JOB:
For this exercise, return only the lines from the line containing "The FreeCAD and" through the line containing "ROLL_R - ROLL_T *", both ends included, exactly as they are.

INFORMATION PROVIDED:
━━━━━━━━

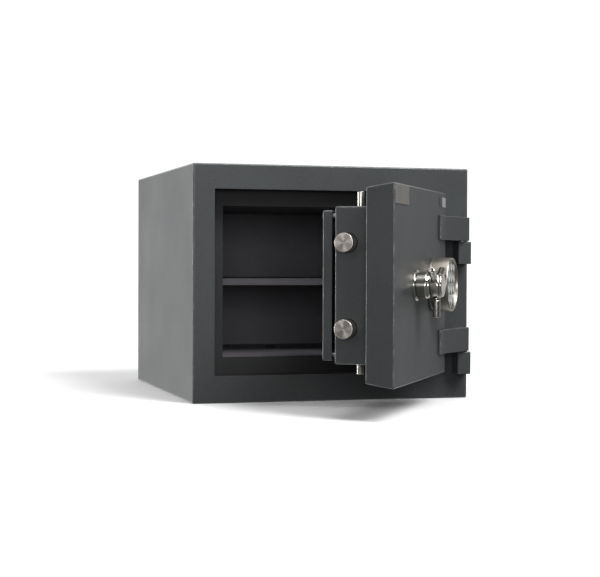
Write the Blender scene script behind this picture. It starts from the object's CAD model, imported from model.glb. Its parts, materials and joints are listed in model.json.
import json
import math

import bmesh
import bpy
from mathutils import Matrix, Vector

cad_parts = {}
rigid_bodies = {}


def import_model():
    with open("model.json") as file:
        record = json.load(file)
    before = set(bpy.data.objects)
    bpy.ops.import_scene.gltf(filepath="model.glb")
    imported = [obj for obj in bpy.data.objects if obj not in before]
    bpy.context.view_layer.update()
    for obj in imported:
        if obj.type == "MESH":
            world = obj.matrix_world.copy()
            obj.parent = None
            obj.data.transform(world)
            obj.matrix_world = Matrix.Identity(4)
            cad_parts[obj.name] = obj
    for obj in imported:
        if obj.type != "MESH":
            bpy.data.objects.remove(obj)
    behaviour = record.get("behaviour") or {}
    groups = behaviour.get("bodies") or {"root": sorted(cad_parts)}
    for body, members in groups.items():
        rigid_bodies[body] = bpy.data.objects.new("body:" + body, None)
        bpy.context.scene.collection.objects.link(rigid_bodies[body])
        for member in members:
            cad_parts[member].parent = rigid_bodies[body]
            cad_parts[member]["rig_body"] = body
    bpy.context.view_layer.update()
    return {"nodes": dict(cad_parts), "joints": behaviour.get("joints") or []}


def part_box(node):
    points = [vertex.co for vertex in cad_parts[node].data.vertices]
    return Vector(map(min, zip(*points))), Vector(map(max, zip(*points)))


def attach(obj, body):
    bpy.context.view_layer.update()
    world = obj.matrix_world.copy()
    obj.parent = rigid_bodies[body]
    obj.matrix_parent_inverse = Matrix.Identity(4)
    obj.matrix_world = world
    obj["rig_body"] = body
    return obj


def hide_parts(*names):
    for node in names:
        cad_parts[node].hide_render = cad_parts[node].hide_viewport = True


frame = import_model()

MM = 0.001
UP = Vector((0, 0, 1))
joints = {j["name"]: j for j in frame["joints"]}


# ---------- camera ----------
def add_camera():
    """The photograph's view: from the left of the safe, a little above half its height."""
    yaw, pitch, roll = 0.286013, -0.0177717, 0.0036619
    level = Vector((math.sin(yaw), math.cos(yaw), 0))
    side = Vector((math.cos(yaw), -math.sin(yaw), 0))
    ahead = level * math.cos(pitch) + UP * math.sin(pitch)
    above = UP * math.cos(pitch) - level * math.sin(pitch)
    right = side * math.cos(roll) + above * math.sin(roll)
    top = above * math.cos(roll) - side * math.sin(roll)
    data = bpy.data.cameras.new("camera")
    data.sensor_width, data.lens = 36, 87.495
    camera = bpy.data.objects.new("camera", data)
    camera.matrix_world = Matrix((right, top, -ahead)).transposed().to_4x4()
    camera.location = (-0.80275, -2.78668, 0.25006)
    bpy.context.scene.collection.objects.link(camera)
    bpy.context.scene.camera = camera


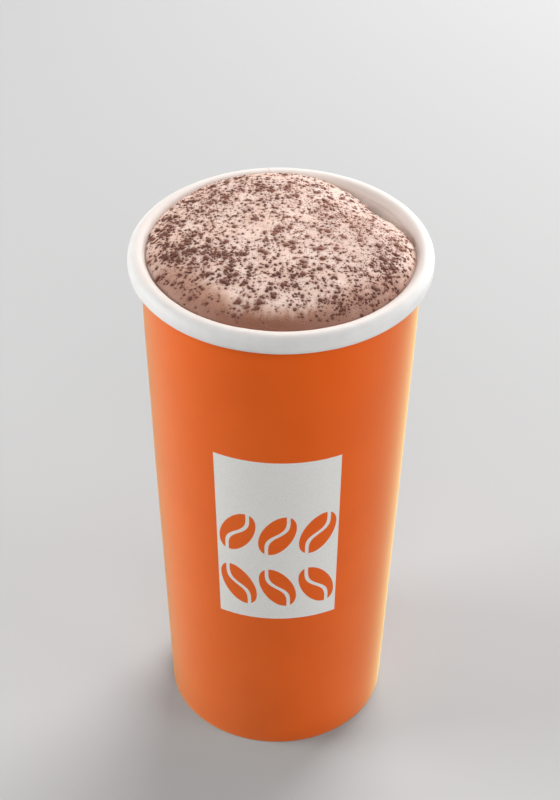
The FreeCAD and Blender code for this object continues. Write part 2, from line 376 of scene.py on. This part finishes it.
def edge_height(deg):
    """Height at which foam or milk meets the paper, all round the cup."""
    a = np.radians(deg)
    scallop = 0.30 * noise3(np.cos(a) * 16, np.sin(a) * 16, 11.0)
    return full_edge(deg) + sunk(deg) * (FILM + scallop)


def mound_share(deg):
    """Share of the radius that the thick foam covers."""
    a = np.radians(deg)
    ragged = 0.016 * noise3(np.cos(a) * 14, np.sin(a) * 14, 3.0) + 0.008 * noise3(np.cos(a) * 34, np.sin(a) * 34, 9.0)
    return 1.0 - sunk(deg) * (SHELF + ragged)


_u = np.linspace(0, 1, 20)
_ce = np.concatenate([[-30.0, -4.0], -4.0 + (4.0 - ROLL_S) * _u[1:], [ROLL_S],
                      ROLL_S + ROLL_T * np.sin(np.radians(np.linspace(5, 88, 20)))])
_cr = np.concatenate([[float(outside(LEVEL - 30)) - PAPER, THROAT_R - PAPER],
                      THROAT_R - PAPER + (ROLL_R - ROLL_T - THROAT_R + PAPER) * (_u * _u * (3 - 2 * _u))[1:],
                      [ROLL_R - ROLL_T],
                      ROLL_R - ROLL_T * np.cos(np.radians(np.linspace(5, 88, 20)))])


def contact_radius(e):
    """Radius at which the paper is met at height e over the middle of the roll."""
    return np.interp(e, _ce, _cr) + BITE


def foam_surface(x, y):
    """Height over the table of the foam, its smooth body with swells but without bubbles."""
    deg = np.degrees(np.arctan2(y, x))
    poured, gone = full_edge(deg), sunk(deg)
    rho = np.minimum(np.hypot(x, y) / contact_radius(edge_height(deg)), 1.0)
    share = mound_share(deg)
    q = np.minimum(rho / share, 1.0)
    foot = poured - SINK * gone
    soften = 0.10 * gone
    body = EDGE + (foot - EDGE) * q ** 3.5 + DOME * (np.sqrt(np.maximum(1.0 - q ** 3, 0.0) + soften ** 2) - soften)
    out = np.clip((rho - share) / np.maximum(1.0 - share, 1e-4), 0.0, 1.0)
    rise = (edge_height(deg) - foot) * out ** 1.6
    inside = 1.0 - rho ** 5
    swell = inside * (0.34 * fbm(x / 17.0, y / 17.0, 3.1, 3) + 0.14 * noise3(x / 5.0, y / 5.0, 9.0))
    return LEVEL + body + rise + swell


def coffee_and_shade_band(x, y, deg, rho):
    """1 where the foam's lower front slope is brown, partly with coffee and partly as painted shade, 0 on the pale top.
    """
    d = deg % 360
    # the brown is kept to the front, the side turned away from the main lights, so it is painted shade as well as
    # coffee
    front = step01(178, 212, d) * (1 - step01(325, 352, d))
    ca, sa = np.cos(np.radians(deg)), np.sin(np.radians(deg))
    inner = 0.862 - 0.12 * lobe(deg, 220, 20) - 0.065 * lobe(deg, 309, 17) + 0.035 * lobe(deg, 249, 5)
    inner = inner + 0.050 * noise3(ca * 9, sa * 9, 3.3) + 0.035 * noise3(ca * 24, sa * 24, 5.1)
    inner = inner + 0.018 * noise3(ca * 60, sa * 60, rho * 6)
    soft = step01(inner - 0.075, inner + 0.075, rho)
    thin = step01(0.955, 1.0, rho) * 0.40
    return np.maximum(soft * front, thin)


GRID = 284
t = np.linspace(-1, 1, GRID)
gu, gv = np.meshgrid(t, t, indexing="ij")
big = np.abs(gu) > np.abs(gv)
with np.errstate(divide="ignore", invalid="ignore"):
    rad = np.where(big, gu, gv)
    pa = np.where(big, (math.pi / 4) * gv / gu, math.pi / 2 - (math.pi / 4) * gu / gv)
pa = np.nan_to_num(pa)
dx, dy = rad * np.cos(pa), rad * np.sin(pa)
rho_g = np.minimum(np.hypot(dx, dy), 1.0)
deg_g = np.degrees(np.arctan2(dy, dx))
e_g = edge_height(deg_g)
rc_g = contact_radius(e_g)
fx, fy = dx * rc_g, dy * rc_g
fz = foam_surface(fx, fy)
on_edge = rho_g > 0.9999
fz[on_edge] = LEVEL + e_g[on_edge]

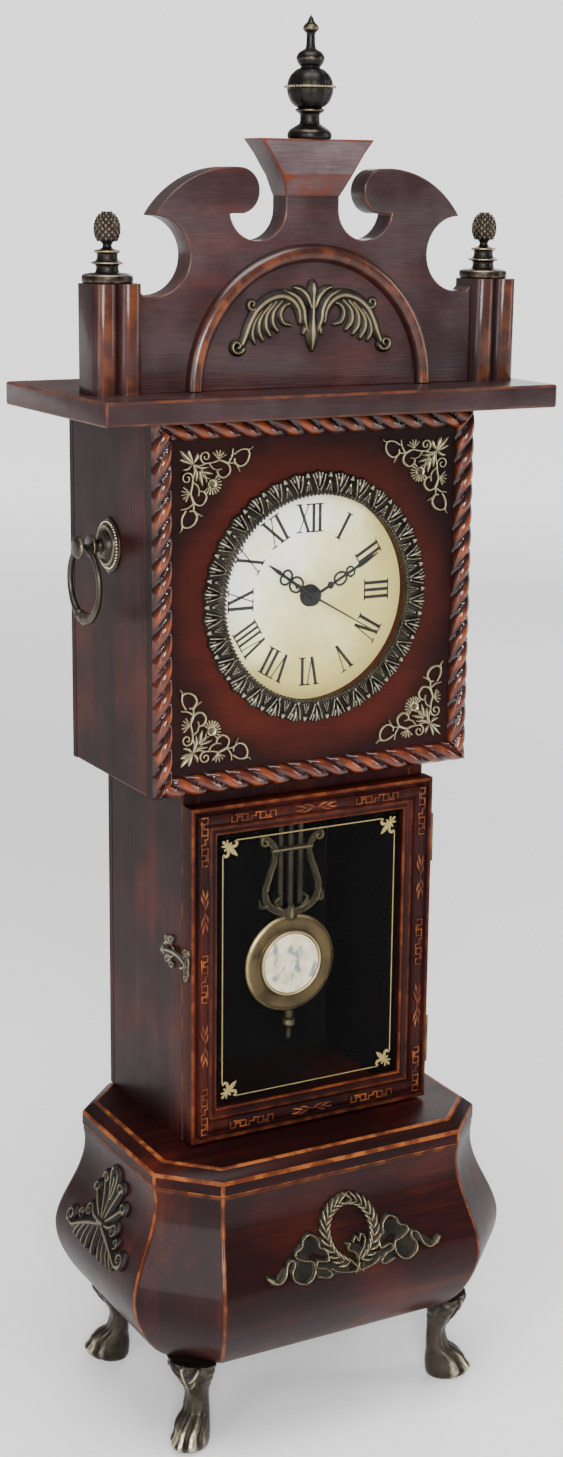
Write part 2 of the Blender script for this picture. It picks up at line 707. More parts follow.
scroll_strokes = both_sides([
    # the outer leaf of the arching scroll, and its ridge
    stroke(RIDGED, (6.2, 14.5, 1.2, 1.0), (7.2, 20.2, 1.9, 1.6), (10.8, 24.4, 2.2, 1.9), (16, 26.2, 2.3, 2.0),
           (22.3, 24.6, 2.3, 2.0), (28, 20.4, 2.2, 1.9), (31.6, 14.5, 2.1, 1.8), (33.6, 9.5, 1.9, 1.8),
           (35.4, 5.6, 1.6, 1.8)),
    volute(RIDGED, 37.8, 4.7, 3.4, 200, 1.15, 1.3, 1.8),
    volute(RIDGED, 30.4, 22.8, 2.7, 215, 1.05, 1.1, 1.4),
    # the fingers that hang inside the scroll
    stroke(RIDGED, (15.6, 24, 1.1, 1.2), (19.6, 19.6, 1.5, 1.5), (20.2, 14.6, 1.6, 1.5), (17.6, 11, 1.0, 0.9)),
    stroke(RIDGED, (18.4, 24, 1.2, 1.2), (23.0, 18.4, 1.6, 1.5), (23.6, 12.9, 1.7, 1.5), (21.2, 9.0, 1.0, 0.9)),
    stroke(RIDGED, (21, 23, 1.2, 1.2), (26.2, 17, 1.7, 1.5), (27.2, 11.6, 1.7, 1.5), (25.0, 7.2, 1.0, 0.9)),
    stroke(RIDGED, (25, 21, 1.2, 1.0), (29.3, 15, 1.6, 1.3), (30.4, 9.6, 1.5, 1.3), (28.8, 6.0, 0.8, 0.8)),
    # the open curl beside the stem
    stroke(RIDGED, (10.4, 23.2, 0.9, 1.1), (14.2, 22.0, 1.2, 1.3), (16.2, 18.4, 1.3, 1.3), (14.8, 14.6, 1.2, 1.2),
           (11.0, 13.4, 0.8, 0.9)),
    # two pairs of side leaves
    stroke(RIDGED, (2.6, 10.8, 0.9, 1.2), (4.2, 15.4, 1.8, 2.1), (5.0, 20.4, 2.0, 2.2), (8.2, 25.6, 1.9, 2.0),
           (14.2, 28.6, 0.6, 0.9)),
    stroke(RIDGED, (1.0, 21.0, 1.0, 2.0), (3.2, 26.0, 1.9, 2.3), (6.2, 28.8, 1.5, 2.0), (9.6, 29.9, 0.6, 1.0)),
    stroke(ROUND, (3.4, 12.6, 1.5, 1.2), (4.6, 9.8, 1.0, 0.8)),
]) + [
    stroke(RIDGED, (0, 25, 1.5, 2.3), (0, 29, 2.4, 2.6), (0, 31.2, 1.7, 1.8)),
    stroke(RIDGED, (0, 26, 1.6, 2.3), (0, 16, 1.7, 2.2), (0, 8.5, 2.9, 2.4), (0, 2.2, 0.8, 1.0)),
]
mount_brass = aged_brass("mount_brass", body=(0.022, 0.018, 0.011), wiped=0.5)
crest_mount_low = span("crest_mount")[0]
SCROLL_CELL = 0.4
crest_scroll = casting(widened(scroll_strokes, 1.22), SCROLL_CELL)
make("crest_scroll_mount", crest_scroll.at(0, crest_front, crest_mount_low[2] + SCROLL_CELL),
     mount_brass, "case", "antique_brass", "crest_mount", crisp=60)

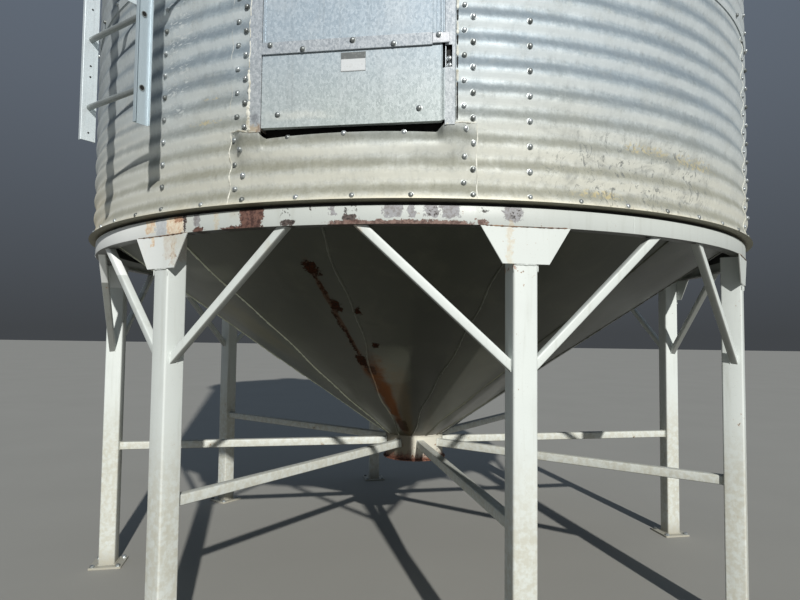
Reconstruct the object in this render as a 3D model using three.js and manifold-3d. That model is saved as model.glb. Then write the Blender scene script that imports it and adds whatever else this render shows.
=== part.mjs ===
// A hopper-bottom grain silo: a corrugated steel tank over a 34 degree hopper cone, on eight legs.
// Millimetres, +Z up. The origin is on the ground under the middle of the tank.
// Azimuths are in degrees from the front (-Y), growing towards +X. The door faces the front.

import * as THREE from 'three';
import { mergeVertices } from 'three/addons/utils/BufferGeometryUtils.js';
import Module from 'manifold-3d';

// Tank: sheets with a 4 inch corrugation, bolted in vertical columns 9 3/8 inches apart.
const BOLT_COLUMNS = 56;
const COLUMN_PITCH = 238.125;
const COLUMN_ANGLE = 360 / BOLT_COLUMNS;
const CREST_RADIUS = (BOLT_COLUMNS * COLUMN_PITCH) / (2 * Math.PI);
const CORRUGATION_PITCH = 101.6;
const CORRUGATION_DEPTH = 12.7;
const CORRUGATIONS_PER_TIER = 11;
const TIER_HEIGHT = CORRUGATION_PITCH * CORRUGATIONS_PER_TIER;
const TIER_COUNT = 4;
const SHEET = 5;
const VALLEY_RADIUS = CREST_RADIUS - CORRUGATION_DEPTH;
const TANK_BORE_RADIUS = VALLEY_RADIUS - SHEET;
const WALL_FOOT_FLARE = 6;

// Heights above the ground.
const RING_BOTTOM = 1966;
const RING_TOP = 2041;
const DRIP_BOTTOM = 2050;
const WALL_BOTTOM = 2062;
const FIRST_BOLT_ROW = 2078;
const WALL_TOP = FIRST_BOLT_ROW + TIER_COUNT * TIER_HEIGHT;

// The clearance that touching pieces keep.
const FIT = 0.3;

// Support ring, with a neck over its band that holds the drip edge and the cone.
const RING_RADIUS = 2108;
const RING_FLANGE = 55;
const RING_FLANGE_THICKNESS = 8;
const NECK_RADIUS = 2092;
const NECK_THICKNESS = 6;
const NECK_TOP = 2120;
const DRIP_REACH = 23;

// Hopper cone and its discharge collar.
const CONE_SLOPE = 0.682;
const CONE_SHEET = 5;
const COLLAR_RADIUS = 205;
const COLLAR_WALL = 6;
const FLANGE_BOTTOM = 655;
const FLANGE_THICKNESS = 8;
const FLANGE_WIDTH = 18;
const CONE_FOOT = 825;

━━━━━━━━

CORRECT OUTPUT:
The FreeCAD and Blender code for this object continues. Write part 2, from line 376 of scene.py on. This part finishes it.
def edge_height(deg):
    """Height at which foam or milk meets the paper, all round the cup."""
    a = np.radians(deg)
    scallop = 0.30 * noise3(np.cos(a) * 16, np.sin(a) * 16, 11.0)
    return full_edge(deg) + sunk(deg) * (FILM + scallop)


def mound_share(deg):
    """Share of the radius that the thick foam covers."""
    a = np.radians(deg)
    ragged = 0.016 * noise3(np.cos(a) * 14, np.sin(a) * 14, 3.0) + 0.008 * noise3(np.cos(a) * 34, np.sin(a) * 34, 9.0)
    return 1.0 - sunk(deg) * (SHELF + ragged)


_u = np.linspace(0, 1, 20)
_ce = np.concatenate([[-30.0, -4.0], -4.0 + (4.0 - ROLL_S) * _u[1:], [ROLL_S],
                      ROLL_S + ROLL_T * np.sin(np.radians(np.linspace(5, 88, 20)))])
_cr = np.concatenate([[float(outside(LEVEL - 30)) - PAPER, THROAT_R - PAPER],
                      THROAT_R - PAPER + (ROLL_R - ROLL_T - THROAT_R + PAPER) * (_u * _u * (3 - 2 * _u))[1:],
                      [ROLL_R - ROLL_T],
                      ROLL_R - ROLL_T * np.cos(np.radians(np.linspace(5, 88, 20)))])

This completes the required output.